Le roi de France joue-t-il au pape ? Les clercs que démange son service sont-ils influencés par le style pontifical de ces bulles qu’ils connaissent, qu’ils lisent, qu’ils recopient en mille occasions, et, plus largement, par tout ce qui en est passé, de musicalité, d’expressions reçues, dans l’ars dictaminis ? Des clercs, du reste, dont les lectures et les emprunts montrent tout l’éclectisme, puisqu’ils emprunteront à Frédéric II comme à Boniface VIII.115 Entre ces deux hypothèses qui peuvent sembler extrêmes, sans être du reste antagonistes, n’existe-t-il pas une troisième voie ? Elle est suggérée par d’autres variations des actes royaux, d’empreinte non plus pontificale mais non moins chrétienne, voire théologique : tels ces actes récompensant des fidèles, où le service du roi est assimilé au service de Dieu ; les souffrances des temps de guerre, mises sur le plan du martyre ; les fidèles serviteurs amassant des « trésors de noblesse », comparés aux saints accumulant des « trésors de mérites ».

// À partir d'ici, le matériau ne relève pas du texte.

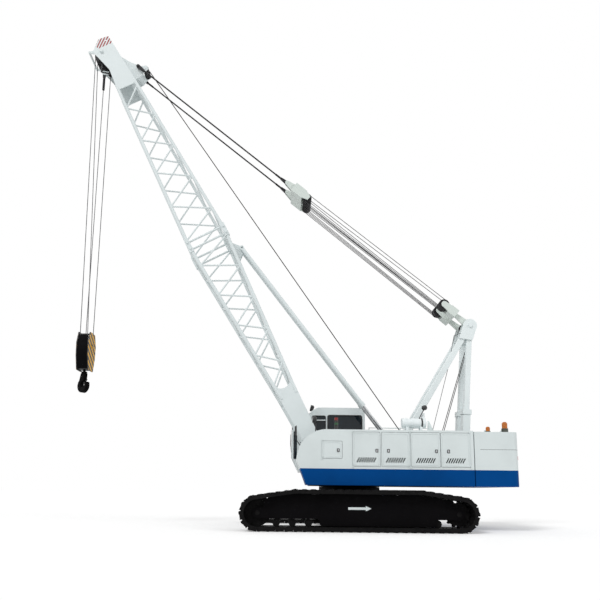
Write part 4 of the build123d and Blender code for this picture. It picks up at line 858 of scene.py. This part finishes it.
# Mirrors: an arm, a shell drawn in at its front and a plate of glass behind
mirrorShape = {"size": (0.05, 0.16, 0.24), "corner": 0.03, "front": (1, 0.7, 0.8), "rim": 0.008,
               "sink": 0.004, "edge": 0.004}
mirrorPane = {"size": (0.004, 0.138, 0.218), "back": 0.0225, "corner": 0.024}
mirrors = [
    {"name": "mirrorRight", "place": (-1.45, 1.79, 2.70), "rod": 0.011,
     "points": [(-1.30, 1.64, 2.50), (-1.45, 1.78, 2.52), (-1.45, 1.78, 2.62)]},
    {"name": "mirrorLeft", "place": (-1.42, -1.62, 2.30), "rod": 0.011,
     "points": [(-1.30, -1.50, 1.95), (-1.42, -1.62, 2.10), (-1.42, -1.62, 2.22)]},
]
for mirror in mirrors:
    bentRod(mirror["name"] + "Arm", mirror, blackPlastic)
    shell = startBox(mirrorShape["size"], (0, 0, 0))
    roundCorners(shell, alongX, mirrorShape["corner"])
    pickFacing(shell, alongX, -1)
    bpy.ops.transform.resize(value=mirrorShape["front"])
    endEdit()
    pickFacing(shell, alongX, 1)
    bpy.ops.mesh.inset(thickness=mirrorShape["rim"], depth=-mirrorShape["sink"])
    endEdit()
    bevelAll(shell, mirrorShape["edge"])
    shell.location = at(*mirror["place"])
    settle(shell, mirror["name"], blackPlastic, "upper")
    x, y, z = mirror["place"]
    pane = startBox(mirrorPane["size"], at(x + mirrorPane["back"], y, z))
    roundCorners(pane, alongX, mirrorPane["corner"])
    settle(pane, mirror["name"] + "Glass", steels["bareSteel"], "upper")

# Rails of bent tube, the lower ends a little inside what carries them
rails = [
    {"name": "cabGrabRail", "body": "upper", "rod": 0.014,
     "points": [(0.10, 1.64, 1.62), (0.10, 1.70, 1.66), (0.10, 1.70, 2.0), (0.10, 1.64, 2.04)]},
    {"name": "doorPull", "body": "cab_door", "rod": 0.014,
     "points": [(-1.08, 1.64, 1.95), (-1.08, 1.685, 1.98), (-1.08, 1.685, 2.20), (-1.08, 1.64, 2.23)]},
    {"name": "deckRail", "body": "upper", "rod": 0.014,
     "points": [(0.75, 1.50, 2.34), (0.75, 1.50, 2.72), (1.55, 1.50, 2.72), (2.60, 1.50, 2.72),
                (2.60, 1.50, 2.34)]},
    {"name": "deckRailPost", "body": "upper", "rod": 0.014,
     "points": [(1.65, 1.50, 2.34), (1.65, 1.50, 2.72)]},
]
for rail in rails:
    bentRod(rail["name"], rail, paints["whitePaint"], rail["body"], sides=3)
cabLatch = {"size": (0.12, 0.014, 0.07), "corner": 0.014, "rim": 0.009, "depth": 0.007,
            "place": (-1.05, 1.644, 1.86)}
doorLatch = dishedPlate(cabLatch["size"], alongY, 1, cabLatch["corner"], cabLatch["rim"], cabLatch["depth"])
doorLatch.location = at(*cabLatch["place"])
settle(doorLatch, "cabDoorLatch", blackPlastic, "cab_door")

# Controls: consoles with a stepped top, levers with knobs
consoleTop = {"rim": 0.015, "shift": 0.03, "rise": 0.05, "share": (0.85, 0.8, 1), "edge": 0.012}
consoles = [
    {"name": "consoleLeft", "size": (0.62, 0.14, 0.34), "place": (-0.50, 0.92, 1.86)},
    {"name": "consoleRight", "size": (0.62, 0.12, 0.34), "place": (-0.50, 1.535, 1.86)},
    {"name": "consoleFront", "size": (0.16, 0.42, 0.30), "place": (-1.12, 1.22, 1.86)},
]
for console in consoles:
    box = boxOf(console)
    pickFacing(box, alongZ, 1)
    bpy.ops.mesh.inset(thickness=consoleTop["rim"])
    drawOut(consoleTop["shift"], 0, consoleTop["rise"])
    bpy.ops.transform.resize(value=consoleTop["share"])
    endEdit()
    bevelAll(box, consoleTop["edge"], 3)
    settle(box, console["name"], blackPlastic, "upper")
lever = {"foot": 2.07, "top": 2.22, "knobZ": 2.24, "lean": 0.02, "rod": 0.007, "knob": 0.022,
         "tall": 0.05, "waist": 0.6, "edge": 0.006, "sides": 20}
leverPlaces = [(-0.72, 0.92), (-0.62, 0.92), (-0.52, 0.92), (-0.70, 1.535), (-0.60, 1.535),
               (-1.08, 1.12), (-1.08, 1.32)]
knob = startCylinder(lever["knob"], lever["tall"], (0, 0, 0), sides=lever["sides"])
pickFacing(knob, alongZ, -1)
bpy.ops.transform.resize(value=(lever["waist"], lever["waist"], 1))
endEdit()
bevelAll(knob, lever["edge"], 3)
leverRuns = [[at(x, y, lever["foot"]), at(x - lever["lean"], y, lever["top"])] for x, y in leverPlaces]
tube("leverRods", leverRuns, lever["rod"], steels["bareSteel"], "upper")
repeated(knob, [at(x - lever["lean"], y, lever["knobZ"]) for x, y in leverPlaces],
         "leverKnob", blackPlastic, "upper")

# Seat cushions: the middle of each broad face is drawn out, the middle of each edge drawn in
crown = {"span": 0.3, "scale": 1.28, "reach": 0.16}
pinch = {"span": 0.25, "scale": 0.95, "reach": 0.12}
padEdge = 0.018
cushions = [
    {"name": "seatCushion", "size": (0.44, 0.44, 0.10), "thin": alongZ, "place": (-0.39, 1.22, 2.045),
     "turn": -2},
    {"name": "backCushion", "size": (0.09, 0.42, 0.52), "thin": alongX, "place": (-0.175, 1.22, 2.33),
     "turn": 12.2},
]


def pullFaces(pad, size, axis, near, pull):  # scale the faces along an axis that lie near its middle
    pickFaces(pad, lambda centre, normal: abs(normal[axis]) > squareOn and all(
        abs(centre[other]) < size[other] * pull["span"] for other in near))
    scale = [1.0, 1.0, 1.0]
    scale[axis] = pull["scale"]
    bpy.ops.transform.resize(value=scale, use_proportional_edit=True,
                             proportional_edit_falloff='SMOOTH', proportional_size=pull["reach"])
    endEdit()


for cushion in cushions:
    pad = startBox(cushion["size"], (0, 0, 0))
    beginEdit(pad, 'FACE')
    bpy.ops.mesh.select_all(action='SELECT')
    bpy.ops.mesh.subdivide(number_cuts=5)
    endEdit()
    wide = [axis for axis in range(3) if axis != cushion["thin"]]
    pullFaces(pad, cushion["size"], cushion["thin"], wide, crown)
    for axis in wide:
        pullFaces(pad, cushion["size"], axis, [other for other in wide if other != axis], pinch)
    bevelAll(pad, padEdge, 3)
    pad.rotation_euler = (0, radians(cushion["turn"]), 0)
    pad.location = at(*cushion["place"])
    settle(pad, cushion["name"], seatVinyl, "upper", smooth=60)
print("cab ready")

# Hook block: rope guards bent from strip, between the cheeks on both sides.
# Each point of the path is a place outwards and a height from the top of the block
guard = {"half": 0.128, "thick": 0.008, "start": 0.004, "edge": 0.0025, "blockDrop": 8.22,
         "path": [(0.222, -0.10), (0.288, -0.30), (0.275, -0.63), (0.178, -0.99)]}
for side, label in ((-1, "Near"), (1, "Far")):
    first = guard["path"][0]
    strip = startBox((2 * guard["half"], guard["thick"], guard["start"]), (0, 0, 0))
    strip.location = (headAxle.x, side * first[0], headAxle.z - guard["blockDrop"] + first[1])
    here = first
    for step in guard["path"][1:]:
        lowest = here[1] - first[1] + 0.001
        pickFaces(strip, lambda centre, normal: centre.z < lowest and normal.z < -0.5)
        drawOut(0, side * (step[0] - here[0]), step[1] - here[1])
        endEdit()
        here = step
    bevelAll(strip, guard["edge"], 1)
    settle(strip, "ropeGuard" + label, paints["blackPaint"], "hook_block")

# White arrows on both side frames, pointing to the rear
arrow = {"size": (0.398, 0.004, 0.055), "x": -0.029, "z": 0.518, "proud": 0.001, "neck": 0.001,
         "flare": 2.1, "head": 0.12, "tip": 0.04}
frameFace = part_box("side_frame_right")[1][1]
for side, label in ((-1, "Left"), (1, "Right")):
    shaft = startBox(arrow["size"], at(arrow["x"], side * (frameFace + arrow["proud"]), arrow["z"]))
    pickFacing(shaft, alongX, 1)
    drawOut(arrow["neck"], 0, 0)
    bpy.ops.transform.resize(value=(1, 1, arrow["flare"]))
    drawOut(arrow["head"], 0, 0)
    bpy.ops.transform.resize(value=(1, 1, arrow["tip"]))
    endEdit()
    settle(shaft, "frameArrow" + label, paints["whitePaint"], "undercarriage", smooth=0)

# Bolt circle of the slew ring: a washer with a hexagon head drawn up from it
bolt = {"washer": 0.01755, "thick": 0.0049, "rim": 0.00455, "height": 0.014, "edge": 0.00156,
        "circle": 0.735, "count": 30, "z": 0.993}
boltHead = startCylinder(bolt["washer"], bolt["thick"], (0, 0, 0), sides=6)
pickFacing(boltHead, alongZ, 1)
bpy.ops.mesh.inset(thickness=bolt["rim"])
drawOut(0, 0, bolt["height"])
endEdit()
bevelAll(boltHead, bolt["edge"], 1)
boltAngles = [2 * pi * index / bolt["count"] for index in range(bolt["count"])]
boltPlaces = [at(bolt["circle"] * cos(angle), bolt["circle"] * sin(angle), bolt["z"]) for angle in boltAngles]
settle(joinAll(copiesOf(boltHead, boltPlaces)), "ringBolts", steels["darkSteel"], "undercarriage")

# Counterweight: lifting lugs, a black strip of painted shadow where its two slabs meet, lamps on its rear
lugs = {"size": (0.10, 0.05, 0.12), "top": 0.5, "corner": 0.018, "rim": 0.026, "z": 2.375,
        "places": [(3.3, -0.9), (3.3, 0.9), (3.7, -0.9), (3.7, 0.9)]}
lug = startBox(lugs["size"], (0, 0, 0))
narrowTop(lug, lugs["top"], 0)
roundCorners(lug, alongY, lugs["corner"], 3)
openThrough(lug, alongY, lugs["rim"])
repeated(lug, [at(x, y, lugs["z"]) for x, y in lugs["places"]], "liftingLug", paints["whitePaint"], "upper")
# A thin black ring round the counterweight: painted shadow of the gap between the slabs
gapShadow = {"size": (1.054, 3.264, 0.006), "place": (3.305, 0, 1.902), "corner": 0.15, "rim": 0.02}
slabGapShadow = boxOf(gapShadow)
roundCorners(slabGapShadow, alongZ, gapShadow["corner"], 6)
openThrough(slabGapShadow, alongZ, gapShadow["rim"])
settle(slabGapShadow, "slabGapShadow", blackPlastic, "upper")
tailLamps = {"size": (0.05, 0.16, 0.10), "corner": 0.016, "rim": 0.012, "sink": 0.006, "x": 3.842,
             "ys": (-1.35, 1.35), "z": 1.72}
tailLamp = dishedPlate(tailLamps["size"], alongX, 1, tailLamps["corner"], tailLamps["rim"], tailLamps["sink"])
repeated(tailLamp, [at(tailLamps["x"], y, tailLamps["z"]) for y in tailLamps["ys"]],
         "tailLamp", redLens, "upper")
hoses = {"radius": 0.014, "ys": (0.60, 0.66, 0.72),
         "points": [(1.30, 1.50), (1.05, 1.62), (0.70, 1.56), (0.30, 1.47), (-0.20, 1.46)]}
tube("deckHoses", [[at(x, y, z) for x, z in hoses["points"]] for y in hoses["ys"]],
     hoses["radius"], blackPlastic, "upper")
print("fittings ready")

# A pale floor, lifted towards white for the camera alone
floorSettings = {"size": 400, "below": 0.002, "colour": (0.93, 0.93, 0.93), "fade": 0.995, "clouds": 0.2,
                 "rough": 0.9, "lift": 0.17}
deselectAll()
bpy.ops.mesh.primitive_plane_add(size=floorSettings["size"], location=(0, 0, -floorSettings["below"]))
floor = bpy.context.object
floor.name = "floor"
floorMaterial, tree, shader, coords = newMaterial("floorMaterial")
floorTint = addMottle(tree, addNoise(tree, coords, floorSettings["clouds"]),
                      shade(floorSettings["colour"], floorSettings["fade"]), floorSettings["colour"])
setColour(tree, shader, floorTint)
shader.inputs["Roughness"].default_value = floorSettings["rough"]
shader.inputs["Specular IOR Level"].default_value = 0.0
shader.inputs["Emission Color"].default_value = (1, 1, 1, 1)
pathKind = tree.nodes.new("ShaderNodeLightPath")
lift = addMath(tree, 'MULTIPLY', pathKind.outputs["Is Camera Ray"], floorSettings["lift"])
tree.links.new(lift, shader.inputs["Emission Strength"])
floor.data.materials.append(floorMaterial)

# A white world, at full strength where it is seen and less as light
worldLevel = {"seen": 1.0, "light": 0.55}
world = bpy.context.scene.world or bpy.data.worlds.new("studio")
bpy.context.scene.world = world
world.use_nodes = True
worldTree = world.node_tree
background = worldTree.nodes["Background"]
background.inputs["Color"].default_value = (1, 1, 1, 1)
rays = worldTree.nodes.new("ShaderNodeLightPath").outputs
seen = addMath(worldTree, 'MAXIMUM', rays["Is Camera Ray"], rays["Is Transmission Ray"])
seen = addMath(worldTree, 'MAXIMUM', seen, rays["Is Glossy Ray"])
strength = addMath(worldTree, 'MULTIPLY_ADD', seen, worldLevel["seen"] - worldLevel["light"],
                   worldLevel["light"])
worldTree.links.new(strength, background.inputs["Strength"])

# Two soft suns: turn is in degrees, soft is the angle they shine from
lamps = [
    {"name": "key", "energy": 1.35, "turn": (48, 0, -38), "soft": 18},
    {"name": "fill", "energy": 0.5, "turn": (62, 0, 60), "soft": 30},
]
for lamp in lamps:
    light = bpy.data.lights.new(lamp["name"], 'SUN')
    light.energy = lamp["energy"]
    light.angle = radians(lamp["soft"])
    holder = bpy.data.objects.new(lamp["name"], light)
    holder.rotation_euler = [radians(value) for value in lamp["turn"]]
    bpy.context.scene.collection.objects.link(holder)

# The camera at the photograph's viewing angle, its place measured from the slewing axis
view = {"place": (-1.65, -15.39, 0.89), "yaw": 0.16, "pitch": 9.21, "roll": 0.62, "lens": 35.2,
        "shiftX": 0.020, "shiftY": 0.16, "far": 500}
yaw, pitch, roll = (radians(view[key]) for key in ("yaw", "pitch", "roll"))
ahead = Vector((sin(yaw) * cos(pitch), cos(yaw) * cos(pitch), sin(pitch)))
level = Vector((cos(yaw), -sin(yaw), 0))
above = level.cross(ahead)
right = level * cos(roll) + above * sin(roll)
top = above * cos(roll) - level * sin(roll)
camera = bpy.data.objects.new("camera", bpy.data.cameras.new("camera"))
bpy.context.scene.collection.objects.link(camera)
camera.matrix_world = Matrix((right, top, -ahead)).transposed().to_4x4()
camera.location = at(*view["place"])
camera.data.lens = view["lens"]
camera.data.shift_x = view["shiftX"]
camera.data.shift_y = view["shiftY"]
camera.data.clip_end = view["far"]
bpy.context.scene.camera = camera
bpy.context.scene.view_settings.view_transform = 'Standard'
print("camera ready")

N’est-ce pas, en fin de compte, que la papauté, comme tout le droit de l’Église, a ouvert des voies à la construction de l’État comme au gouvernement des diocèses ? Et qu’en conséquence, les rois, les prélats et leurs savants rédacteurs ont comme nécessairement emprunté des formules comme des modèles d’administration. Pour mieux le dire : ne peut-on se demander avec Jacques Verger ce qui l’a emporté, de la présence de clercs ou de la fascination exercée par l’Église, pour susciter la reproduction de modèles romains partout si prégnants ?116 Une reproduction, en tout cas, mesurée dans sa place et modérée dans son emploi.